Demo Dates and Availability
Steam Next Fest (February 2026 Edition) runs from February 23 to March 2, 2026. ZA/UM has also indicated the ZERO PARADES demo will remain available through March 16, 2026.
The full game is currently listed with a planned release window of 2026.
More OnThaSticks Coverage
FAQ
What is ZERO PARADES: For Dead Spies?
ZERO PARADES: For Dead Spies is a dialogue-first espionage RPG from ZA/UM. It focuses on investigation, skill checks, psychological pressure, and role playing identity rather than traditional combat.
When does the ZERO PARADES demo start?
The demo starts February 23, 2026 as part of Steam Next Fest.
How long is the demo available?
ZA/UM has indicated the demo will be available through March 16, 2026.
Do I need to play Disco Elysium before trying ZERO PARADES?
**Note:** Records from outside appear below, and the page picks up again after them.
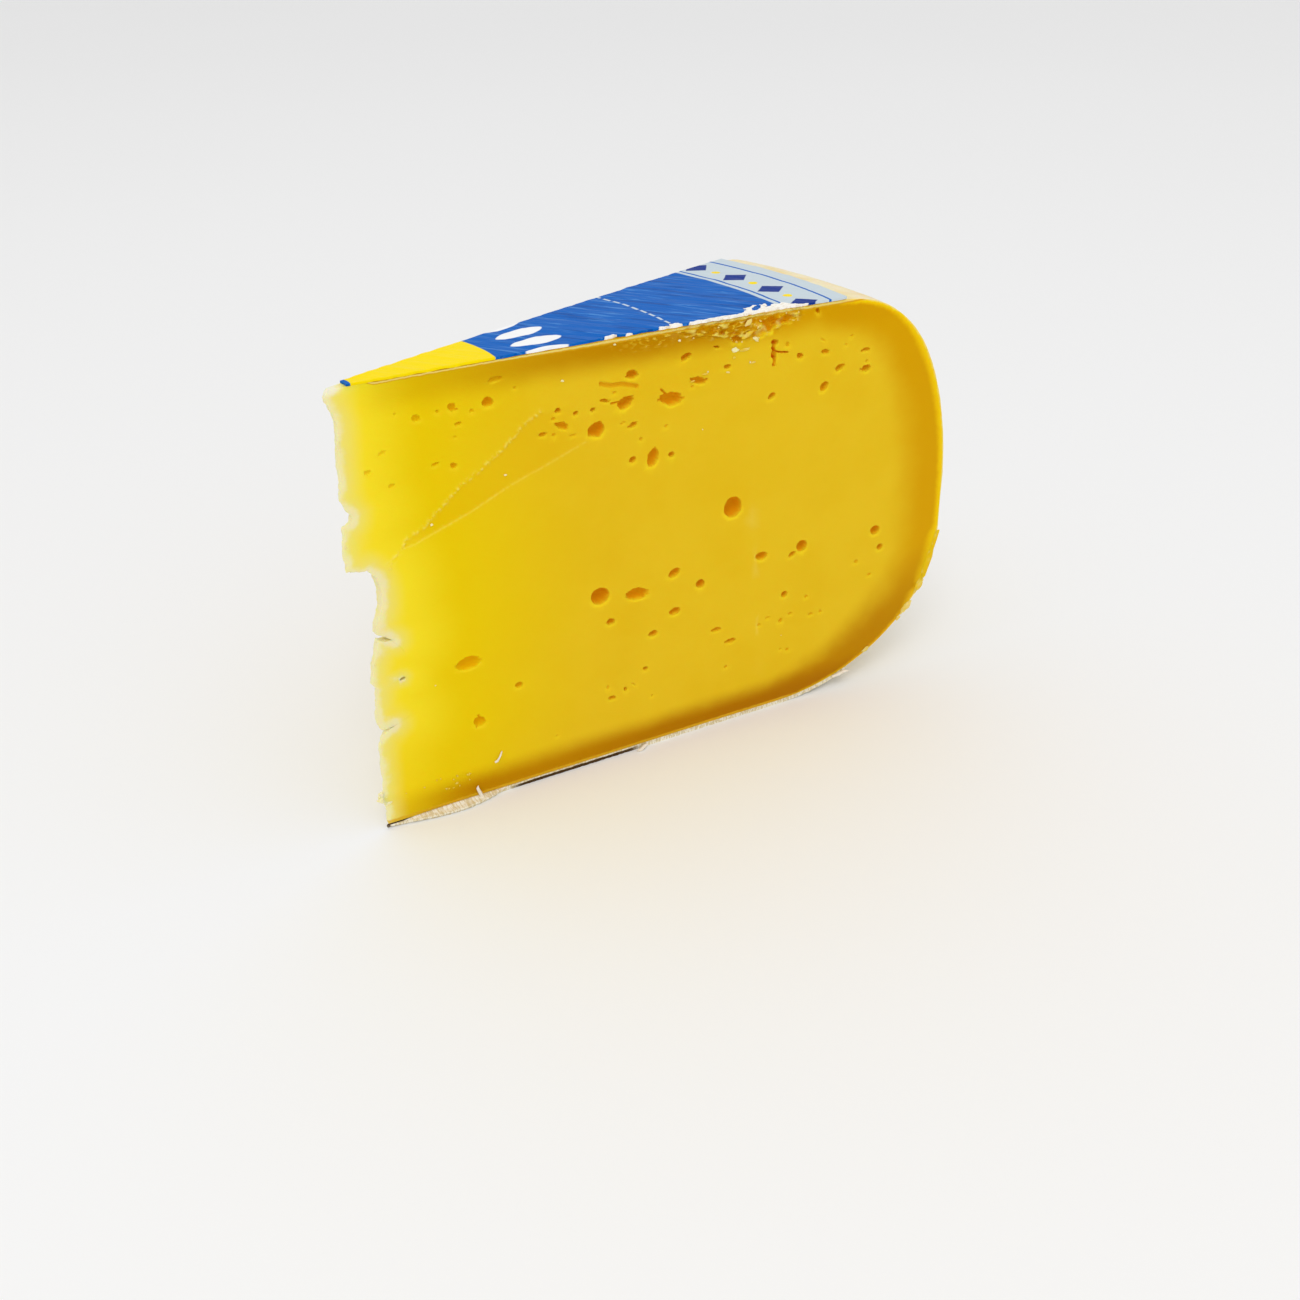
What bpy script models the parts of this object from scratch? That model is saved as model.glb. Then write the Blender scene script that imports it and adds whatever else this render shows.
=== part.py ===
"""A wedge cut from a round, semi-hard cheese.

The wheel is a turned solid. The wedge is what two knife planes leave of it,
with a torn, cracked edge where the planes meet. Gas eyes open on both cut
faces, and the front face has a crumbled patch under its top edge. A printed
paper disc lies on the wheel and a paper backing under it, each cut with the
wedge.

Sizes are in millimetres until they are multiplied by MM. While the pieces are
made, the knife planes meet at x = 0 and the wedge runs along +X, with the
cheese's underside at z = 0. Every piece hangs from one empty, which puts the
origin at the middle of the footprint, on the surface that the wedge stands on.
"""

import math
import random

import bmesh
import bpy
from mathutils import Matrix, Vector, noise

MM = 0.001

# Driving dimensions of the wheel
WHEEL_RADIUS = 168.6
WHEEL_HEIGHT = 114.8
WIDEST_HEIGHT = 43.6
CROWN_RADIUS = 127.0
CROWN_RISE = 1.0
SHOULDER_FULLNESS = 2.58
FOOT_RADIUS = 116.0

# Driving dimensions of the cut
HALF_ANGLE = math.radians(10.4)
KNIFE_MISS = 2.4
TIP_REACH = -2.0

# Driving dimensions of the paper pieces
LABEL_RADIUS = 132.5
LABEL_START = 4.0
LABEL_THICKNESS = 0.3
BACKING_RADIUS = 139.5
BACKING_THICKNESS = 1.2
PIECE_GAP = 0.3

# How finely round shapes are divided
TURN_STEPS = 120
CROWN_STEPS = 5
SHOULDER_STEPS = 13
FOOT_STEPS = 12

# How far cutters reach past what they cut
OVERSHOOT = 30.0

# The torn edge, from the top corner down: distance along the front face from
# the wheel's axis, and height above the underside
TORN_EDGE = [
    (3.2, 117.0), (0.7, 114.3), (2.3, 109.0), (1.9, 104.0), (1.2, 95.0), (0.4, 91.0),
    (1.4, 88.0), (2.6, 86.3), (1.8, 84.4), (0.0, 84.1), (-0.6, 80.0), (-0.7, 73.0),
    (4.1, 72.2), (5.7, 70.0), (6.5, 66.0), (5.8, 61.0), (3.7, 55.2), (7.3, 52.5),
    (4.1, 53.3), (1.6, 47.3), (0.8, 42.0), (1.9, 40.4), (1.3, 37.4), (0.4, 33.0),
    (1.1, 28.4), (4.6, 28.9), (2.0, 27.3), (-0.1, 24.0), (-0.6, 15.0), (-1.0, 9.6),
    (TIP_REACH, 8.3), (-1.0, 5.6), (-1.2, 2.4), (-0.9, -3.0),
]

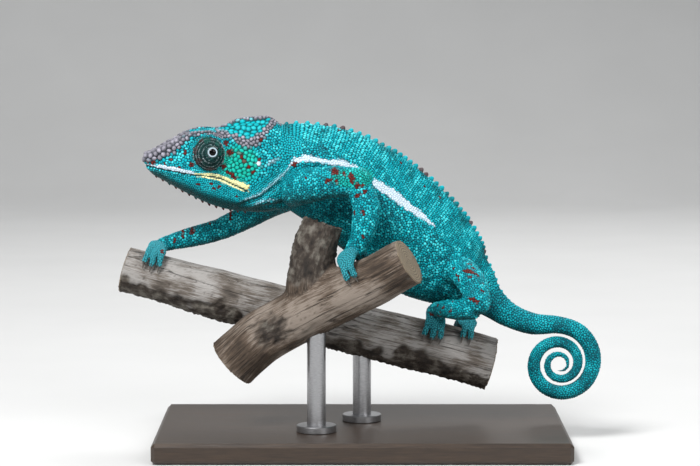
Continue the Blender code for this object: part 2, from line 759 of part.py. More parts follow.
def crest_spines(name: str, start: float, end: float, shrink_to: float = 1.0) -> bpy.types.Object:
    """The pointed tubercles along the top of the body, between two row numbers, as a hidden piece."""
    count = round(BODY.length(start, end) / CREST_PITCH)
    middles = BODY.even_steps(start, end, 2 * count + 1)[1::2]
    centre, along, _, up = BODY.line(middles)
    top = blend_rows(BODY.rows[:, 4:5], middles)
    size = np.linspace(1.0, shrink_to, count)
    roots = centre + up * (top - CREST_ROOT)
    tips = centre + up * (top + CREST_HEIGHT * size[:, None]) + along * CREST_SWEEP
    return as_tool(cones(name, roots, tips, CREST_RADIUS * (0.5 + 0.5 * size)))


def add_length(name: str, start: float, end: float, rings: int, around: int) -> bpy.types.Object:
    """One length of the neck, trunk or tail, with half a thin cut left at each end."""
    inset = GAP / 2 * (end - start) / BODY.length(start, end)
    steps = BODY.even_steps(start + inset, end - inset, rings)
    return dress(closed_loft(name, BODY.rings(steps, around)), SKIN)


def add_body(plain_head: bpy.types.Object) -> list[bpy.types.Object]:
    """The neck, the two lengths of the trunk and the tail. Returns the hidden cutters for the limbs."""
    neck = add_length("neck", NECK_START, NECK_END, 4, 22)
    front = add_length("trunk_front", NECK_END, CHEST_END, 7, 22)
    rear = add_length("trunk_rear", CHEST_END, BELLY_END, 9, 22)
    tails = []
    cuts = [BELLY_END, *TAIL_CUTS, BODY.last]
    for number, (start, end) in enumerate(zip(cuts, cuts[1:]), start=1):
        spacing = 4.2 if number < 3 else 3.0
        around = 14 if number == 1 else 10 if number < 4 else 8
        rings = max(4, round(BODY.length(start, end) / spacing))
        tails.append(add_length(f"tail_{number}", start, end, rings, around))
    cutters = [plain_head] + [grown(piece) for piece in (neck, front, rear, tails[0])]

    combine(neck, plain_head, "DIFFERENCE")
    combine(neck, crest_spines("join_neck_crest", 1.25, NECK_END - 0.08), "UNION")
    combine(front, crest_spines("join_front_crest", NECK_END + 0.05, CHEST_END - 0.05), "UNION")
    combine(rear, crest_spines("join_rear_crest", CHEST_END + 0.05, BELLY_END - 0.1, 0.6), "UNION")
    combine(tails[0], crest_spines("join_tail_crest", BELLY_END + 0.12, cuts[1] - 0.1, 0.3), "UNION")
    return cutters


# ---- Limbs ---------------------------------------------------------------------------------------

LIMB_NAMES = {
    "fore_left": ("upper_arm", "forearm", "hand"),
    "fore_right": ("upper_arm", "forearm", "hand"),
    "hind_left": ("thigh", "shank", "foot"),
    "hind_right": ("thigh", "shank", "foot"),
}


def add_limb(name: str, body_cutters: list[bpy.types.Object]) -> None:
    """One limb: its two lengths, its foot wrapped over the branch, and the foot's claws."""
    upper_name, lower_name, foot_name = (f"{name}_{part}" for part in LIMB_NAMES[name])
    upper_form, lower_form = UPPER_LIMBS[name], LOWER_LIMBS[name]
    upper_rings = upper_form.domed_rings(0, upper_form.last, 5, 11, domes=(0, 2))
    upper = dress(closed_loft(upper_name, upper_rings), SKIN)
    elbow = grown(upper)
    for cutter in body_cutters:
        combine(upper, cutter, "DIFFERENCE")
    wrist = LIMB_WRIST
    inset = GAP / 2 / lower_form.length(2, 3)
    lower = dress(closed_loft(lower_name, lower_form.domed_rings(0, wrist - inset, 6, 11)), SKIN)
    combine(lower, elbow, "DIFFERENCE")
    for cutter in body_cutters:
        combine(lower, cutter, "DIFFERENCE")

    palm_shape = palm_form(name)
    lofts = [
        palm_shape.rings(palm_shape.even_steps(0, palm_shape.last, 9), 16),
        lower_form.rings(np.linspace(wrist + 2 * inset, lower_form.last, 5), 14),
    ]
    for toe_name, toe in toes_of(name).items():
        lofts.append(toe.rings(toe.even_steps(0, toe.last, 7), 10))
        claw = claw_form(name, toe)
        clear = GAP / claw.length(0, claw.last) * claw.last
        dress(closed_loft(f"claw_{toe_name}", claw.rings(claw.even_steps(clear, claw.last, 3), 5)), CLAW)
    foot = dress(closed_loft(foot_name, *lofts), SKIN)
    fuse(foot, FOOT_FACES)


def fuse(piece: bpy.types.Object, faces: int) -> None:
    """Run the overlapping lofts of a piece into one smooth closed form of about so many faces."""
    remesh = piece.modifiers.new("fuse", "REMESH")
    remesh.mode = "VOXEL"
    remesh.voxel_size = FUSE_SIZE * MM
    remesh.use_smooth_shade = True
    fused = piece.evaluated_get(bpy.context.evaluated_depsgraph_get()).to_mesh()
    fused.calc_loop_triangles()
    thin = piece.modifiers.new("thin", "DECIMATE")
    thin.ratio = faces / len(fused.loop_triangles)


# ---- Perch and stand -----------------------------------------------------------------------------


def add_branch(name: str, form: Form, around: int, rings: int) -> bpy.types.Object:
    """A cut length of branch, knotted a little along its length."""
    steps = form.even_steps(0, form.last, rings)
    shape = form.rings(steps, around)
    middles = form.line(steps)[0]
    turn = np.linspace(0, 2 * math.pi, around, endpoint=False)
    for i, (middle, step) in enumerate(zip(middles, steps)):
        swell = 0.97 + 0.018 * np.sin(2 * turn + 1.7 * step) + 0.012 * np.sin(3 * turn - 2.3 * step + 1)
        shape[i] = middle + (shape[i] - middle) * swell[:, None]
    return dress(closed_loft(name, shape), WOOD)


def add_perch_and_stand() -> None:
    """Two crossed branches, a rod under each, and the base."""
    branches = {}
    for name, form, rings in (("back", PERCH_BACK, 9), ("front", PERCH_FRONT, 7)):
        branches[name] = add_branch(f"perch_{name}", form, 15, rings)
    stub = as_tool(add_branch("join_stub", STUB, 12, 5))
    combine(branches["front"], stub, "UNION")

    half_x, half_y = BASE_LENGTH / 2, BASE_WIDTH / 2
    corners = [(-half_x, -half_y), (half_x, -half_y), (half_x, half_y), (-half_x, half_y)]
    points = [(x, y, z) for z in (0.0, BASE_HEIGHT) for x, y in corners]
    faces = [(3, 2, 1, 0), (4, 5, 6, 7), (0, 1, 5, 4), (1, 2, 6, 5), (2, 3, 7, 6), (3, 0, 4, 7)]
    base = dress(new_object("stand_base", points, faces, smooth=False), PLINTH)
    bevel = base.modifiers.new("edge", "BEVEL")
    bevel.width, bevel.segments = BASE_EDGE * MM, 1

    for name, row in ROD_FEET.items():
        form = PERCH_BACK if name == "back" else PERCH_FRONT
        x, y, z = form.rows[row, :3]
        top = z - form.rows[row, 5] + ROD_DEPTH
        collar = BASE_HEIGHT + COLLAR_HEIGHT
        foot = BASE_HEIGHT + GAP
        profile = [(ROD_RADIUS, top), (ROD_RADIUS, collar), (COLLAR_RADIUS, collar), (COLLAR_RADIUS, foot)]
        turn = np.linspace(0, 2 * math.pi, ROD_SIDES, endpoint=False)
        circle = np.column_stack([np.cos(turn), np.sin(turn), np.zeros(ROD_SIDES)])
        rings = [circle * radius + (x, y, height) for radius, height in profile]
        rod = dress(closed_loft(f"stand_rod_{name}", np.array(rings)), STEEL)
        combine(branches[name], grown(rod), "DIFFERENCE")


def build() -> None:
    """Clear the scene and model every part."""
    for old in list(bpy.data.objects):
        bpy.data.objects.remove(old)
    add_perch_and_stand()
    plain_head = add_head()
    body_cutters = add_body(plain_head)
    for name in LIMB_NAMES:
        add_limb(name, body_cutters)


build()
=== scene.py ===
"""The finished looks of a male panther chameleon at life size, on two crossed branches on a stand.

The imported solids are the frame. One skin stands for every node of flesh, solid scales cover it,
and the eyes, claws, branches and stand are dressed round the same named forms that the solids were
built from. Forms are in millimetres and finished meshes in metres. The head points along -X, the
animal's left side faces -Y, and the origin is the middle of the underside of the stand's base.
"""

import logging
import math
from dataclasses import dataclass, field
from enum import Enum

import bmesh
import bpy
import numpy as np
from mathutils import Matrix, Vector
from mathutils.bvhtree import BVHTree
from mathutils.kdtree import KDTree


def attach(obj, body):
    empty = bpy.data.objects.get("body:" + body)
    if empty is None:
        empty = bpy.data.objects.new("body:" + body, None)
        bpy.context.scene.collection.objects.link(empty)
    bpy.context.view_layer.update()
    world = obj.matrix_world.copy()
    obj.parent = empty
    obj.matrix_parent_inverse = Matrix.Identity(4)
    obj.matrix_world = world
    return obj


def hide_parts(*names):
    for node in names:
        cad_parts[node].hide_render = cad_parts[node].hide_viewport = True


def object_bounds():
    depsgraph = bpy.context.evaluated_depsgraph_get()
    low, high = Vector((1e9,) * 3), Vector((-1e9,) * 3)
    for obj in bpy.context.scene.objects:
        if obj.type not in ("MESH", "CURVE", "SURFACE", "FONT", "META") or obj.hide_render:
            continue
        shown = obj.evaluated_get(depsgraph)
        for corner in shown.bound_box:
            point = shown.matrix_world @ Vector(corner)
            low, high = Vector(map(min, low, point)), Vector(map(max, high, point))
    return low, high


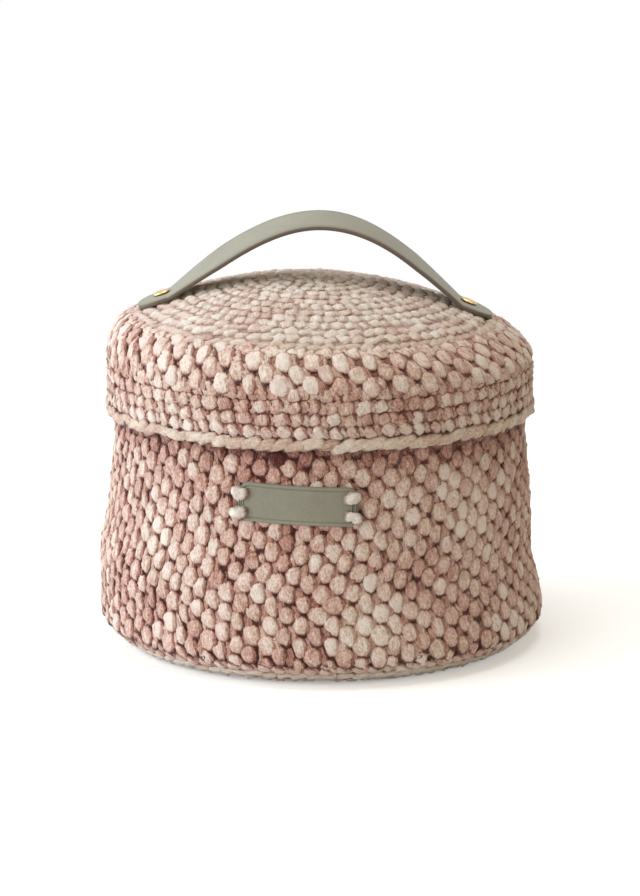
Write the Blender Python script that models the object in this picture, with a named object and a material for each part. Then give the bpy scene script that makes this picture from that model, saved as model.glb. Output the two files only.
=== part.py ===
"""Round crocheted knitting basket with a fitted lift-off lid, a leather strap and a leather label.

Metres, +Z up. The label faces -Y and the origin is on the floor under the middle of the base.
"""

import math

import bmesh
import bpy
from mathutils import Matrix, Vector

# Stitch counts. A flat disc grows by six stitches in each round, so 15 rounds carry 90 stitches.
ROUNDS = 15
GROWTH = 6
COLUMNS = ROUNDS * GROWTH
PUFFS = COLUMNS // 2
COLUMN_TURN = 2 * math.pi / COLUMNS

# Fits.
FLOOR_Z = 0
SEAT_GAP = 0.0003

# The wall, measured at the tips of the puffs.
BELLY_R = 0.1124
NECK_IN = 0.0129
NECK_R = BELLY_R - NECK_IN
NECK_Z = 0.150
TAPER_POWER = 1.15
FOOT_IN = 0.0155
FOOT_HIGH = 0.0155
FOOT_POWER = 1.5
WALL_TOP_Z = 0.117
WALL_THICK = 0.0085
PUFF_DEPTH = 0.0029
HALF_COURSE = 0.00485
PUFF_WIDE_SHARE = 0.62
LEAN_SHARE = 0.14
LINING_ROWS = 5
LINING_SIDES = 30

# The base and the braid round it.
FOOT_R = BELLY_R - FOOT_IN
BRAID_FOOT = 0.0016
BRAID_WIDE = 0.0058
BASE_R = FOOT_R - BRAID_WIDE
BASE_THICK = 0.0062
BASE_EDGE_CHAMFER = 0.001
BASE_RIDGE = 0.0012
BRAID_TOP_Z = 0.0060
BRAID_MID_Z = 0.0026
BRAID_RELIEF = 0.0012

# The collar inside the lid and its finishing braid.
COLLAR_HIGH = 0.028
COLLAR_TOP_Z = WALL_TOP_Z + COLLAR_HIGH
COLLAR_THICK = 0.0064
COLLAR_RIDGE = 0.0013
COLLAR_ROUNDS = 3
EDGE_IN = 0.0008
EDGE_WIDE = 0.0064
EDGE_HIGH = 0.0070
EDGE_OUT_R = NECK_R - EDGE_IN
EDGE_IN_R = EDGE_OUT_R - EDGE_WIDE
EDGE_RELIEF = 0.0007

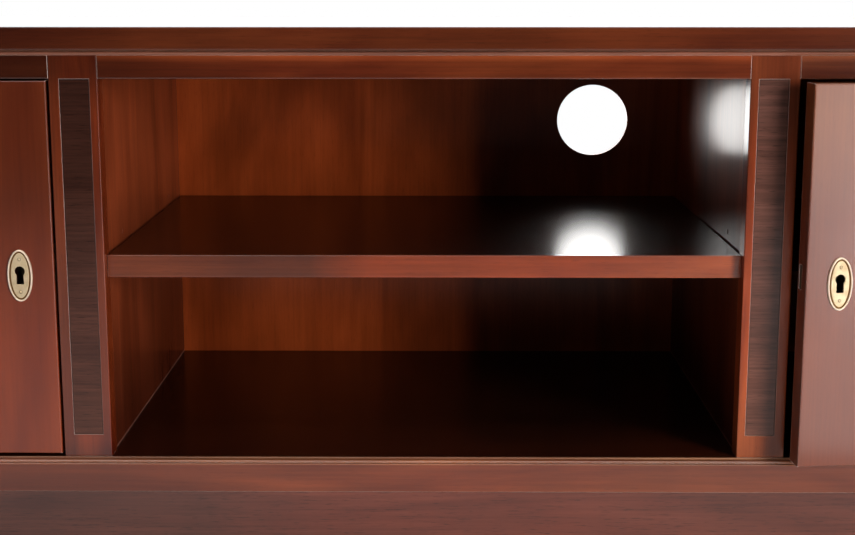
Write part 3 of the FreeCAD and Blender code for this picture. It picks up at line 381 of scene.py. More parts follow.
def wood(name, grain, dark, light, shift, figure=(2.6, 16.0), contrast=1.0, pores=0.22,
         fibre=0.16, cloud=0.22, lacquer=None, coat=1.0, edge=None, worn=0.75, wide=1.0,
         lean=0.0, fades=(), bore=None):
    """Wood along one axis: broad figure, clouding, fine fibre, short dark pores, and lacquer.

    The figure has so many marks a metre, along and across the grain, and the shift moves it.
    Lacquer is the blur of its reflections, that of the outside where none is given, and 0 for
    bare wood. Edge is the colour of the line along the arrises, and the next two are its strength
    and width: partly wear, mostly a painted highlight where a rounded arris catches the light, and
    a painted shadow in the seams round the inlays. Lean turns the lacquer's shine about Z. A bore
    is a place round which painted shade darkens the wood from front to back, as inside a keyhole.
    Each fade is a soft change of tone along an axis that paints light and shade: pools of light,
    falloff, shadow and highlights.
    """
    setup = settings("cabinet_wood")
    lacquer = setup.outside_lacquer if lacquer is None else lacquer
    made, tree, shader = blank_material(name)
    place = place_on(tree)
    space = node(tree, "ShaderNodeMapping", {"Vector": place, "Rotation": GRAIN_TURNS[grain],
                                             "Location": shift}).outputs[0]
    broad = streaks(tree, space, *figure, detail=3.0, bend=0.9)
    spread = FIGURE_SPREAD / contrast
    tone = blend(tree, remap(tree, broad, 0.5 - spread, 0.5 + spread), dark, light)
    tone = vary(tree, tone, streaks(tree, space, *CLOUD, detail=2.0), cloud)
    fine = streaks(tree, space, *FIBRE, detail=2.0)
    tone = vary(tree, tone, fine, fibre)
    axes = node(tree, "ShaderNodeSeparateXYZ", {"Vector": place}).outputs
    # Painted light and shade: soft gains of tone along an axis.
    for axis, first, last, before, after in fades:
        part_way = remap(tree, axes[axis], first, last)
        tone = blend(tree, 1.0, tone, blend(tree, part_way, before, after), "MULTIPLY")
    pore = remap(tree, streaks(tree, space, *PORE, detail=1.0), *PORE_LIMITS)
    tone = blend(tree, scaled(tree, pore, pores), tone, toned(dark, PORE_TONE))
    # Line along the arrises: partly wear, mostly a painted highlight; round the inlays a painted
    # shadow in the seam.
    line, rounded = edge_share(tree, setup.arris_width * wide)
    if worn:
        bare = tuple(setup.rubbed if edge is None else edge)
        tone = blend(tree, scaled(tree, line, worn), tone, bare)
    # Painted shade inside the keyhole: the wood darkens within the bore's reach.
    if bore is not None:
        away = node(tree, "ShaderNodeVectorMath", {0: stretched(tree, place, (1, 0, 1)),
                                                   1: (bore.x, 0, bore.z)}, operation="DISTANCE")
        unshaded = remap(tree, away.outputs["Value"], BORE - MM, BORE)
        tone = blend(tree, unshaded, toned(dark, KEYHOLE_SHADE_TONE), tone)
    sunk = relief(tree, scaled(tree, pore, -1.0), 0.25, 0.02 * MM, rounded)
    plug(tree, shader, {"Base Color": tone, "Normal": sunk})
    if lacquer:
        shine = node(tree, "ShaderNodeVectorRotate", {"Vector": rounded, "Angle": lean},
                     rotation_type="Z_AXIS").outputs[0] if lean else rounded
        film = relief(tree, speckle(tree, space, RIPPLES, 1.0), 0.08, RIPPLE_DEPTH, shine)
        plug(tree, shader, {"Coat Normal": film, "Coat Weight": coat, "Coat Roughness": lacquer,
                            "Specular IOR Level": 0.02, "Roughness": 0.5})
    else:
        plug(tree, shader, {"Specular IOR Level": 0.3,
                            "Roughness": remap(tree, fine, 0.3, 0.7, 0.62, 0.8)})
    return made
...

No. The demo is approachable on its own. If anything, trying ZERO PARADES can help you understand whether this style of RPG is for you. In my case, it made me more interested in finally playing Disco Elysium.
Is ZERO PARADES a combat game?
It is not built around a traditional combat loop. The tension comes from dialogue, investigation, skill checks, and high-stakes decision making.
What makes the gameplay feel different from other RPGs?
Skill checks are presented as dice rolls with visible odds, and failure is designed to redirect outcomes rather than hard stop progress. The game also tracks mental pressure through anxiety, fatigue, and delirium.
Is this a good Steam Deck game?
If you like slower, dialogue-driven experiences, it fits perfectly. The pacing rewards short sessions that can quietly turn into longer ones.
Worth A Try?
Yes, if you are willing to meet it halfway. This demo is not trying to impress you in the first five minutes. It is trying to pull you into a mindset.
Once you stop trying to “win” conversations and start building an operant, the game becomes much more interesting.